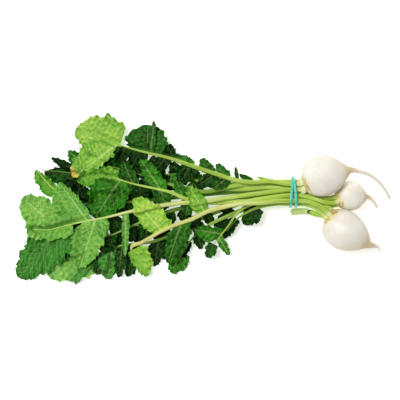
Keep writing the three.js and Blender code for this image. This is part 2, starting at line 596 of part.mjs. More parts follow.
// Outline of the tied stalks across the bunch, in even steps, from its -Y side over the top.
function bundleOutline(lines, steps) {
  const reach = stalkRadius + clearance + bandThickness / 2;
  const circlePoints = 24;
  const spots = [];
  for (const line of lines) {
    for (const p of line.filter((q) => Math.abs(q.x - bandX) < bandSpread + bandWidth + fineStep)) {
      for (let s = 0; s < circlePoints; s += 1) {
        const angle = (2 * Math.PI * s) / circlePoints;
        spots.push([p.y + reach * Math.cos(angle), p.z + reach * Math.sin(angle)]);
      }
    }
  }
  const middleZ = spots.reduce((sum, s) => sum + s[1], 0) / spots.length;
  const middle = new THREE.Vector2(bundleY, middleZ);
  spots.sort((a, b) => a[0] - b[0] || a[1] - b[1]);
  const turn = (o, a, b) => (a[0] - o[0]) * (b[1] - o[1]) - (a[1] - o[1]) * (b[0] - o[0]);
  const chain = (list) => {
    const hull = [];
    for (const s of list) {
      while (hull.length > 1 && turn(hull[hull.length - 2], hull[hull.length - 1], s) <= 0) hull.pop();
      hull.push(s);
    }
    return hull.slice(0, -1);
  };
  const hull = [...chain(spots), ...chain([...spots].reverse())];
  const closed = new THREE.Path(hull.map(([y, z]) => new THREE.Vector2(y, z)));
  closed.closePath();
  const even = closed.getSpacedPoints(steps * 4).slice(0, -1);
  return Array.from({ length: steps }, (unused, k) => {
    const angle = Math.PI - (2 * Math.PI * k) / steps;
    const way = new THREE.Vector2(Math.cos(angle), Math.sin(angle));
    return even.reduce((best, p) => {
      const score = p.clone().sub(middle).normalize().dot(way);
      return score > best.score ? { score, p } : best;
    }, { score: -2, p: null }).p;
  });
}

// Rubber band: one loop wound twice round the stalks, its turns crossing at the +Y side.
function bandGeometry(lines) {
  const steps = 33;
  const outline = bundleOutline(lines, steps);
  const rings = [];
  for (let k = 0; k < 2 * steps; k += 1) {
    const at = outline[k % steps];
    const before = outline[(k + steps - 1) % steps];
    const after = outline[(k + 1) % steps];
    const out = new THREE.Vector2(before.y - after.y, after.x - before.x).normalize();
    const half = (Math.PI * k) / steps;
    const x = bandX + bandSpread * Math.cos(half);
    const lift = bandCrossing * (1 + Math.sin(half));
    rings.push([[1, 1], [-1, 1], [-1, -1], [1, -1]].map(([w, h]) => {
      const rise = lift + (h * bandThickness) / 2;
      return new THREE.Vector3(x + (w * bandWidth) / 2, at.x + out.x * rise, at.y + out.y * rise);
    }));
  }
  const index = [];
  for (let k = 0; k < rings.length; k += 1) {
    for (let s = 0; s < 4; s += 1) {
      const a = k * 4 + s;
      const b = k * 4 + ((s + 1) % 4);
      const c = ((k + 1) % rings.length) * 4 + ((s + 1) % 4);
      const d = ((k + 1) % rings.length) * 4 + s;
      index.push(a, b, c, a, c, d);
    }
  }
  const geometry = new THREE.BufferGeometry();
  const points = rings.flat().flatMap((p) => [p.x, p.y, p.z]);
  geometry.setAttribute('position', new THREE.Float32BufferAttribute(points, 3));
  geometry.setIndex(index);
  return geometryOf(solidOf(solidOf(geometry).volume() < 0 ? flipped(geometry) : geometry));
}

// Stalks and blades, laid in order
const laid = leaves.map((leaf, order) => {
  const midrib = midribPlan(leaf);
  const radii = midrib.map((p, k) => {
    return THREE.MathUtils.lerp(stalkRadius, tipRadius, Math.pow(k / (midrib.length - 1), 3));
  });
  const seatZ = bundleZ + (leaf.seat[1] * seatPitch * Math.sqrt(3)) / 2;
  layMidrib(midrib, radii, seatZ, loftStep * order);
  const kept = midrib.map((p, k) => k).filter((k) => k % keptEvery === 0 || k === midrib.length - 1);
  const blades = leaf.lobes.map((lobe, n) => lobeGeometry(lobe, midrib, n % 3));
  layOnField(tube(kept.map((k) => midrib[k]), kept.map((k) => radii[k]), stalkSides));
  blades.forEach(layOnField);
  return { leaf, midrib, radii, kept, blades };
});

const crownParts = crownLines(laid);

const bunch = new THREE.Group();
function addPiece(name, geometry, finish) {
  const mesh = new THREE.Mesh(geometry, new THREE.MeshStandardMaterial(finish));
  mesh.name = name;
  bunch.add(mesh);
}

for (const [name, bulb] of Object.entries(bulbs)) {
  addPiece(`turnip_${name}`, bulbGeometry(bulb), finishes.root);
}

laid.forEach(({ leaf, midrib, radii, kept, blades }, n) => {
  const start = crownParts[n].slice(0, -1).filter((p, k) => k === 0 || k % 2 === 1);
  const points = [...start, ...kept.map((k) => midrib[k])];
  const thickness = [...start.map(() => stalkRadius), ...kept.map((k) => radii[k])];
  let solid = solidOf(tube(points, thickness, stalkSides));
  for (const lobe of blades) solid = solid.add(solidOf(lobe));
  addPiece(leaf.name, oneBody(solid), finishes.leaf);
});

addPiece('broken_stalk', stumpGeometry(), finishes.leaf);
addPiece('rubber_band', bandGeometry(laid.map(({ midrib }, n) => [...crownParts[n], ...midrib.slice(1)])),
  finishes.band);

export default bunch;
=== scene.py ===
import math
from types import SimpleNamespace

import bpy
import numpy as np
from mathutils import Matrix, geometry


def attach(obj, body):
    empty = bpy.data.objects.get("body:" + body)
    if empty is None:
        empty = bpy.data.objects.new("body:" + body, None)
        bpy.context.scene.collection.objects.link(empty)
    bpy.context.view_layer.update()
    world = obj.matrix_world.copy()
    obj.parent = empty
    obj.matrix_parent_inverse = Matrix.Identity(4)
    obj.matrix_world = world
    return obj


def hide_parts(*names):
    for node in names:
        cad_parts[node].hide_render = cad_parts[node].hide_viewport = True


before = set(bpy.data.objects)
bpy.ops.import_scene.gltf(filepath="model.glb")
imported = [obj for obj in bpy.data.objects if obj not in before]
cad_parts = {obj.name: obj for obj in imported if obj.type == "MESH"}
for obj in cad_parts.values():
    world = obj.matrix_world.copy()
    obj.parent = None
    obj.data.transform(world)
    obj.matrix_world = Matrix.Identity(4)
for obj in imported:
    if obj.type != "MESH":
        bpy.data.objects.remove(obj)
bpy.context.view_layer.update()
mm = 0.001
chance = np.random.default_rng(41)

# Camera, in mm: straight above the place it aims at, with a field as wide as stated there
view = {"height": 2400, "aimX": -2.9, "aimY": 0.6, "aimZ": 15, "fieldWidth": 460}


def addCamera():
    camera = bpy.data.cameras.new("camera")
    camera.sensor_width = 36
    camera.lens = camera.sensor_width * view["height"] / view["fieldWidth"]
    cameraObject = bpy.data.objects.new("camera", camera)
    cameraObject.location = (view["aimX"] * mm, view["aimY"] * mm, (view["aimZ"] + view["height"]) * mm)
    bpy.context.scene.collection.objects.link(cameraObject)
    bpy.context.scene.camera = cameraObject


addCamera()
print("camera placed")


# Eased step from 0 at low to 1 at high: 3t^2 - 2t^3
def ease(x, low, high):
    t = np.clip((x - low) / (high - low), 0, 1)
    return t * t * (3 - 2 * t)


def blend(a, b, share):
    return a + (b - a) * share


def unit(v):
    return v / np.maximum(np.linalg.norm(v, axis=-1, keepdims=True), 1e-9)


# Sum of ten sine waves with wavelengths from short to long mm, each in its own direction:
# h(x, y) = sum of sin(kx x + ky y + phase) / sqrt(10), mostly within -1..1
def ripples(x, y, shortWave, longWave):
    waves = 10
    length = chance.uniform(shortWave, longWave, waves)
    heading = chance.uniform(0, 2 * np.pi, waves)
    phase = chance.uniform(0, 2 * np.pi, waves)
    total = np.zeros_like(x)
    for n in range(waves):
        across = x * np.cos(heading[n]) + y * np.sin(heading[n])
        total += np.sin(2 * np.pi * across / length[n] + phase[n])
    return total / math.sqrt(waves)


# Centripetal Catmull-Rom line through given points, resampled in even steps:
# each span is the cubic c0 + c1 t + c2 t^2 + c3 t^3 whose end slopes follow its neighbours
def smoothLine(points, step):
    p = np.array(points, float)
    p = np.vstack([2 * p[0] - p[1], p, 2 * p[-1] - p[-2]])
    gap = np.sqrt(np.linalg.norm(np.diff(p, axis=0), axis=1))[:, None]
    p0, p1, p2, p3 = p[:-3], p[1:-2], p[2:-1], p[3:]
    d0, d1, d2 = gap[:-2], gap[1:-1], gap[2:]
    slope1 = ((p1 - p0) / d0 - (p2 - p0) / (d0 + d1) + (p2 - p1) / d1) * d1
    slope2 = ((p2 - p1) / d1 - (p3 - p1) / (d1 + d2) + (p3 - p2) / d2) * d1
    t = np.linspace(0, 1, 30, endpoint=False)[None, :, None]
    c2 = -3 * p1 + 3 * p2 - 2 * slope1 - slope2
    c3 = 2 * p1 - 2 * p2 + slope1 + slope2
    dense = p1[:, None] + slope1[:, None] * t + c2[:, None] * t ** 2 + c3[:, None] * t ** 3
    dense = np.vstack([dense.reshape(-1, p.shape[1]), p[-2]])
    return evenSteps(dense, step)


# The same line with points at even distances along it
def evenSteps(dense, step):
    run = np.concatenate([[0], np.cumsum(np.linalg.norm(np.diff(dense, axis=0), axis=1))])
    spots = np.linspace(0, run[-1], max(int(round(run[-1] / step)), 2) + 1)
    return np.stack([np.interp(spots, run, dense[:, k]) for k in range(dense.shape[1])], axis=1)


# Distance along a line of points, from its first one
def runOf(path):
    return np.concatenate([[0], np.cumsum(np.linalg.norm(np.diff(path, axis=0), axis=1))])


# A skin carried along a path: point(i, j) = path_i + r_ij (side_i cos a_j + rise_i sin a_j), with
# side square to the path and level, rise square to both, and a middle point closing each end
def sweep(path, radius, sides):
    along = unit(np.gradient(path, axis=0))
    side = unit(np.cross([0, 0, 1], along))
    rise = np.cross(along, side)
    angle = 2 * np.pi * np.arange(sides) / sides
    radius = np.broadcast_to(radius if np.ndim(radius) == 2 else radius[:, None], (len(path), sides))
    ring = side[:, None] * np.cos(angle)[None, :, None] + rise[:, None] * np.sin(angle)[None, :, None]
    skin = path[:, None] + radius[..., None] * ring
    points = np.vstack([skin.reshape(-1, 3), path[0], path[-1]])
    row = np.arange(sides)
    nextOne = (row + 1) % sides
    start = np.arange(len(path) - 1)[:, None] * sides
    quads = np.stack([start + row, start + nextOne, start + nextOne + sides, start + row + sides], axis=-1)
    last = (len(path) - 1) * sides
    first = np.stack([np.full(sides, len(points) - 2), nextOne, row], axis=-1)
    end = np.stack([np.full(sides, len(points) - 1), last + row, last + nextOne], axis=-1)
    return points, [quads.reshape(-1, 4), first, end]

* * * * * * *

*Given exercise*:
Repeat exactly the lines running from the one with "const crownParts = crownLines(laid);" through the one with "for node in", both included.

*Answer to the task*:
const crownParts = crownLines(laid);

const bunch = new THREE.Group();
function addPiece(name, geometry, finish) {
  const mesh = new THREE.Mesh(geometry, new THREE.MeshStandardMaterial(finish));
  mesh.name = name;
  bunch.add(mesh);
}

for (const [name, bulb] of Object.entries(bulbs)) {
  addPiece(`turnip_${name}`, bulbGeometry(bulb), finishes.root);
}

laid.forEach(({ leaf, midrib, radii, kept, blades }, n) => {
  const start = crownParts[n].slice(0, -1).filter((p, k) => k === 0 || k % 2 === 1);
  const points = [...start, ...kept.map((k) => midrib[k])];
  const thickness = [...start.map(() => stalkRadius), ...kept.map((k) => radii[k])];
  let solid = solidOf(tube(points, thickness, stalkSides));
  for (const lobe of blades) solid = solid.add(solidOf(lobe));
  addPiece(leaf.name, oneBody(solid), finishes.leaf);
});

addPiece('broken_stalk', stumpGeometry(), finishes.leaf);
addPiece('rubber_band', bandGeometry(laid.map(({ midrib }, n) => [...crownParts[n], ...midrib.slice(1)])),
  finishes.band);

export default bunch;
=== scene.py ===
import math
from types import SimpleNamespace

import bpy
import numpy as np
from mathutils import Matrix, geometry


def attach(obj, body):
    empty = bpy.data.objects.get("body:" + body)
    if empty is None:
        empty = bpy.data.objects.new("body:" + body, None)
        bpy.context.scene.collection.objects.link(empty)
    bpy.context.view_layer.update()
    world = obj.matrix_world.copy()
    obj.parent = empty
    obj.matrix_parent_inverse = Matrix.Identity(4)
    obj.matrix_world = world
    return obj


def hide_parts(*names):
    for node in names:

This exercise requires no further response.